Information shown ->
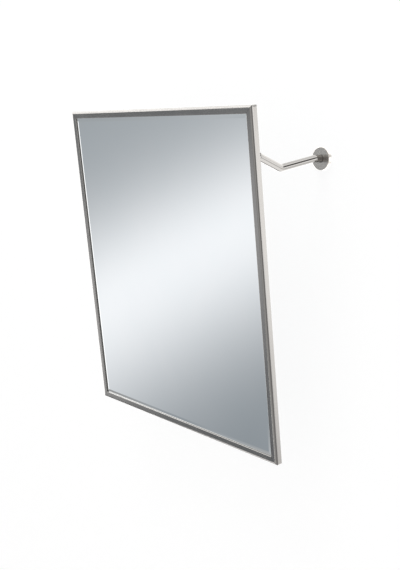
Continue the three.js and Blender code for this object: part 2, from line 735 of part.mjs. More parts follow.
// Countersunk screw through the wall plate into the plug: its head is at y = 0, its tip at -y.
function armScrewGeometry() {
  const length = WALL_PLATE_THICKNESS + PLUG_LENGTH - ARM_SCREW_SHY;
  const cone = ARM_SCREW_HEAD_RADIUS - ARM_SCREW_RADIUS;
  const body = turned([
    [0, 0],
    [ARM_SCREW_HEAD_RADIUS, 0],
    [ARM_SCREW_HEAD_RADIUS, -SINK_LAND],
    [ARM_SCREW_RADIUS, -SINK_LAND - cone],
    [ARM_SCREW_RADIUS, -length],
    [0, -length],
  ], SMALL_ROUND);
  return cut(body, hexBar(ARM_SCREW_SOCKET, -ARM_SCREW_SOCKET_DEPTH, length));
}

// Disc with a countersunk hole for the arm screw at its back, and three for wall screws in front.
function wallPlateGeometry() {
  const disc = bar(WALL_PLATE_RADIUS, -WALL_PLATE_THICKNESS, 0, ROUND);
  const front = countersinkTool(WALL_SINK_RADIUS, WALL_HOLE_RADIUS, 2 * WALL_PLATE_THICKNESS);
  const back = countersinkTool(
    ARM_SCREW_HEAD_RADIUS + SEAT_GAP,
    ARM_SCREW_RADIUS + SEAT_GAP,
    2 * WALL_PLATE_THICKNESS,
  ).rotateX(HALF_TURN);
  const holes = Array.from({ length: WALL_HOLES }, (_, i) => {
    const angle = QUARTER + FULL_TURN * i / WALL_HOLES;
    const x = WALL_HOLE_CIRCLE * Math.cos(angle);
    const z = WALL_HOLE_CIRCLE * Math.sin(angle);
    return front.clone().translate(x, -WALL_PLATE_THICKNESS, z);
  });
  return cut(disc, back, ...holes);
}

// Spun cover: a shallow cup with a rounded edge and a hole for the tube.
function rosetteGeometry() {
  const hole = TUBE_RADIUS + SEAT_GAP;
  const front = -ROSETTE_DEPTH;
  const edgeInside = Math.max(ROSETTE_EDGE - ROSETTE_SHEET, 0);
  const centre = [ROSETTE_RADIUS - ROSETTE_EDGE, front + ROSETTE_EDGE];
  const arc = (radius) => Array.from({ length: BEND_STEPS + 1 }, (_, step) => {
    const angle = QUARTER * step / BEND_STEPS;
    return [centre[0] + radius * Math.sin(angle), centre[1] - radius * Math.cos(angle)];
  });
  return turned([
    [hole, front],
    ...arc(ROSETTE_EDGE),
    [ROSETTE_RADIUS, -ROSETTE_LIFT],
    [ROSETTE_RADIUS - ROSETTE_SHEET, -ROSETTE_LIFT],
    ...arc(edgeInside).reverse(),
    [hole, front + ROSETTE_SHEET],
  ], ROUND);
}

function wallPieces(word) {
  const plugHole = ARM_SCREW_RADIUS + PIVOT_GAP;
  const plugStart = -WALL_PLATE_THICKNESS;
  const plug = ring(plugHole, SHANK_RADIUS, plugStart - PLUG_LENGTH, plugStart, ROUND);
  return [
    piece(`wall_plate_${word}`, wallPlateGeometry(), zincSheet),
    piece(`cover_rosette_${word}`, rosetteGeometry(), satinSteel),
    piece(`arm_plug_${word}`, plug, zincFastener),
    piece(`arm_screw_${word}`, armScrewGeometry(), zincFastener, [0, -SEAT_GAP, 0]),
  ];
}

// ---- Assembly ---------------------------------------------------------------------------

function wallArm(side, word) {
  const arm = new THREE.Group();
  arm.position.x = side * ARM_X;
  arm.add(
    piece(`arm_tube_${word}`, tubeGeometry(), satinSteel),
    eyePieces(side, word),
    ...wallPieces(word),
  );
  return arm;
}

// The framed mirror hangs in a group that turns about the pivot axis. Inside it, the panel's
// origin is the middle of the frame's top edge, in the plane of its face.
function tiltingMirror() {
  const panel = new THREE.Group();
  panel.position.set(0, -PIVOT_DEPTH, PIVOT_DROP);
  panel.add(
    ...frameRails(),
    ...cornerKeys(),
    ...glassAndBacking(),
    ...bracketsAndRivets(),
    ...pivotFasteners(-1, 'left'),
    ...pivotFasteners(1, 'right'),
    ...buffers(),
  );
  const swing = new THREE.Group();
  swing.position.set(0, -PIVOT_REACH, PIVOT_RISE);
  swing.rotation.x = REST_TILT;
  swing.add(panel);
  return swing;
}

const pivotMirror = new THREE.Group();
pivotMirror.add(wallArm(-1, 'left'), wallArm(1, 'right'), tiltingMirror());

export default pivotMirror;
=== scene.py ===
# %% [markdown]
# # A pivot wall mirror
# A framed glass tilts on two bent steel tubes that stand out from the wall. The shape and the
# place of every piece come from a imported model, the frame. This script dresses that frame: it
# makes finer meshes where the light would show a facet, and gives each piece its finish.

# %% Load the frame
import json
import math

import bmesh
import bpy
from mathutils import Matrix, Vector

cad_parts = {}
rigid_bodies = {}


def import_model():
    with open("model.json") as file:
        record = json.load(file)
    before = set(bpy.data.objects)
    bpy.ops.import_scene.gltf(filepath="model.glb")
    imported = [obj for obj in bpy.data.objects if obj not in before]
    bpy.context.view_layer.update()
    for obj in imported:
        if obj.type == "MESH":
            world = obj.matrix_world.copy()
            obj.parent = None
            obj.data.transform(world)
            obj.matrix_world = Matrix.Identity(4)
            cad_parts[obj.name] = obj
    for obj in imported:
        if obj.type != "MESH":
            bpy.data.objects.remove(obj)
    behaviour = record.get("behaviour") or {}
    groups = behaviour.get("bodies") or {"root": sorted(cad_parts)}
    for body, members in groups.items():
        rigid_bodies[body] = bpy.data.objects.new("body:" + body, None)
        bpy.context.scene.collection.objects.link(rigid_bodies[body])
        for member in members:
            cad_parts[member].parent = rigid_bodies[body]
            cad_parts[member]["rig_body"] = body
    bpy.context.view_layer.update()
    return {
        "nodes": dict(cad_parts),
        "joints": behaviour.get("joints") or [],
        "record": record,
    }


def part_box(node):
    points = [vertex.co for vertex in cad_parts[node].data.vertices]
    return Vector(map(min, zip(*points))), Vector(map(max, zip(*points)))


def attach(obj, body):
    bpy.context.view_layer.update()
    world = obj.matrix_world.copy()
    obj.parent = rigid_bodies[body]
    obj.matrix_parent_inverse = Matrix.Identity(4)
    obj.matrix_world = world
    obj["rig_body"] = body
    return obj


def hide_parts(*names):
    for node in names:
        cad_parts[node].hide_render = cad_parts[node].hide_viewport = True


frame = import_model()
nodes = frame["nodes"]
pivot = Vector(frame["joints"][0]["pos_m"])
print(f"{len(nodes)} nodes, pivot at {tuple(round(x, 4) for x in pivot)}")

# %% [markdown]
# ## Where things are
# The mirror leans out from the wall, so it is easier to think in its own axes. The front of the
# glass is the largest flat in its mesh, and that flat's normal gives the lean. `panel` then
# turns the mirror's own axes into the room's: x across, y back from the face, z up from the
# top edge.

# %% Read the lean and the size of the mirror
MM = 0.001
RAILS = ("frame_top_rail", "frame_bottom_rail", "frame_left_stile", "frame_right_stile")


def box_in(matrix, *names):
    """Lowest and highest corner of nodes, along the axes of a matrix."""
    inverse = matrix.inverted()
    points = [inverse @ vertex.co for name in names for vertex in nodes[name].data.vertices]
    low = Vector([min(point[axis] for point in points) for axis in range(3)])
    high = Vector([max(point[axis] for point in points) for axis in range(3)])
    return low, high


field = max(
    (face for face in nodes["mirror_glass"].data.polygons if face.normal.y < 0),
    key=lambda face: face.area,
)
lean = math.atan2(-field.normal.z, -field.normal.y)
turned = Matrix.Rotation(lean, 4, "X")
low, high = box_in(turned, *RAILS)
panel = turned @ Matrix.Translation((0, low.y, high.z))
WIDTH = high.x - low.x
HEIGHT = high.z - low.z
FRAME_DEPTH = high.y - low.y
ARM_X = sum(corner.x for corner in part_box("arm_tube_right")) / 2
size = " x ".join(f"{length / MM:.1f}" for length in (WIDTH, HEIGHT, FRAME_DEPTH))
print(f"lean {math.degrees(lean):.1f} deg, {size} mm")

# %% [markdown]
# ## The camera
# The photograph was taken from the right and a little above, close enough for the frame's far
# side to look smaller. A camera could be aimed by a constraint, but a place and two angles are
# plainer, and they were fitted to the corners of the frame and the arm. A portrait picture puts
# the 36 mm side of the sensor along its height.

# %% Set the camera
SENSOR = 36
LENS = 57.26
CAMERA_PLACE = (1.3358, -1.1444, 0.0390)
LOOK_DOWN = 9.368
LOOK_LEFT = 51.335

camera_data = bpy.data.cameras.new("camera")
camera_data.sensor_width = SENSOR
camera_data.lens = LENS
camera = bpy.data.objects.new("camera", camera_data)
camera.location = CAMERA_PLACE
camera.rotation_euler = (math.radians(90 - LOOK_DOWN), 0, math.radians(LOOK_LEFT))
bpy.context.scene.collection.objects.link(camera)
bpy.context.scene.camera = camera
print(f"camera {camera.location.length:.2f} m from the middle of the wall plates")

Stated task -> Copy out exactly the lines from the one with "const pivotMirror = new THREE.Group();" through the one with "cad_parts[obj.name] = obj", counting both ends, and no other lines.

Task answer ->
const pivotMirror = new THREE.Group();
pivotMirror.add(wallArm(-1, 'left'), wallArm(1, 'right'), tiltingMirror());

export default pivotMirror;
=== scene.py ===
# %% [markdown]
# # A pivot wall mirror
# A framed glass tilts on two bent steel tubes that stand out from the wall. The shape and the
# place of every piece come from a imported model, the frame. This script dresses that frame: it
# makes finer meshes where the light would show a facet, and gives each piece its finish.

# %% Load the frame
import json
import math

import bmesh
import bpy
from mathutils import Matrix, Vector

cad_parts = {}
rigid_bodies = {}


def import_model():
    with open("model.json") as file:
        record = json.load(file)
    before = set(bpy.data.objects)
    bpy.ops.import_scene.gltf(filepath="model.glb")
    imported = [obj for obj in bpy.data.objects if obj not in before]
    bpy.context.view_layer.update()
    for obj in imported:
        if obj.type == "MESH":
            world = obj.matrix_world.copy()
            obj.parent = None
            obj.data.transform(world)
            obj.matrix_world = Matrix.Identity(4)
            cad_parts[obj.name] = obj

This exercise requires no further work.